The first problem is that to know how people would be willing to substitute things rigorously, you would need an incredibly deep and complex understanding of human psychology, which the founders of neoclassical economics did not have. Without a rigorous definition, you could not fit it to mathematical equations. It would just be vague philosophy.
How did they solve this? They... made it up. I am not kidding you. Look up the axioms for consumer preference theory whenever you have the chance. It is a bunch of made up axioms about human psychology, many of which are quite obviously not even correct (such as, you have to assume that the person has evaluated and rated every product in the entire economy, you have to assume that every person would be more satisfied with having more of any given object, etc), but you have to adopt those axioms in order to derive any of the mathematics at all.
The second problem is one first pointed out, to my knowledge, by the economist Nikolai Bukharin, which is that an economic model based around human psychology cannot possibly even be predictive because there is no logical reason to believe that the behavior of everything in the economy, including all social structures, is purely derivative of human psychology, i.e. that you cannot have a back-reaction whereby preexisting social structures and environmental factors people are born into shape their psychology, and he gives a good proof-by-contradiction that the back-reaction must exist.
The idea that you can derive everything based upon some arbitrary set of immutable mathematical laws made up in someone's armchair one day that supposedly rigorously details human behavior that is irreducible beyond anything else is just nonsense. No one has ever even tested any of these laws that supposedly govern human psychology.
Adam Smith was actually far more progressive than the neoliberal/capitalist propaganda like to portray him as. They basically cherry-pick his work and present it out of context to support arguments that are actually contrary to many of the points he was making...
When I said "classical economic theory" I meant more like "conventional economic theory," so encompassing the absurdities you mentioned here.
Like, they'll say "Economies naturally cycle through periods of growth and degrowth" to justify periods of inflation, but then when those periods of inflation are artificially extended to further enrich the shareholders (and artificially inflated, even!), they'll conveniently ignore the whole "periods of degrowth" side of the coin, and if anything even remotely has a chance of causing deflation, it's denounced as an anathema because "it would cause a recession!"

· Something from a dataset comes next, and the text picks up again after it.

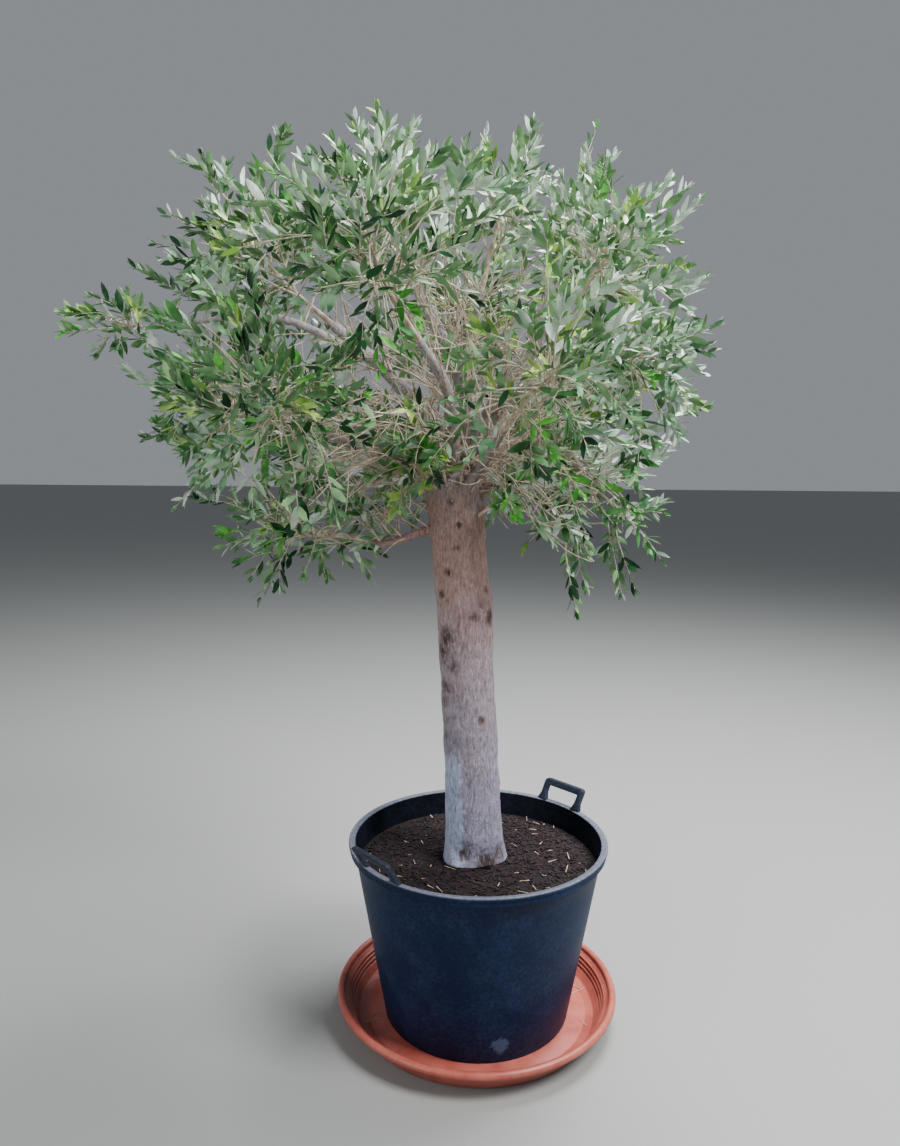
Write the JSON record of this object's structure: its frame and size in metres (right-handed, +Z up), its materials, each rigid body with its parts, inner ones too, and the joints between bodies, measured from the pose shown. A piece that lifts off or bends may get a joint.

Corporations benefit from economies that harm consumers. Corporations should never be given control over economic policies. However, neoliberal economic policies are basically designed to help the corporations while hurting consumers. And it's all founded upon conventional economic theories.
That's how you end up with a Federal Reserve that says things like "Unemployment is a good thing, because if everyone has too much money to spend on things, it could cause inflation," yet never addresses the standard business practice of increasing prices while cutting costs all to make "number go up" so that the shareholder value increases each quarter and the C-suite can get bigger bonuses...
They say things like "We have to raise prices to keep up with inflation," but no, that's literally just contributing to artificial inflation, which is apparent when you look at their profit margins and how they've increased since 2020 when everyone started freaking out about inflation...
it's also interesting how increasingly absurd economics gets the further it dissociates from reality.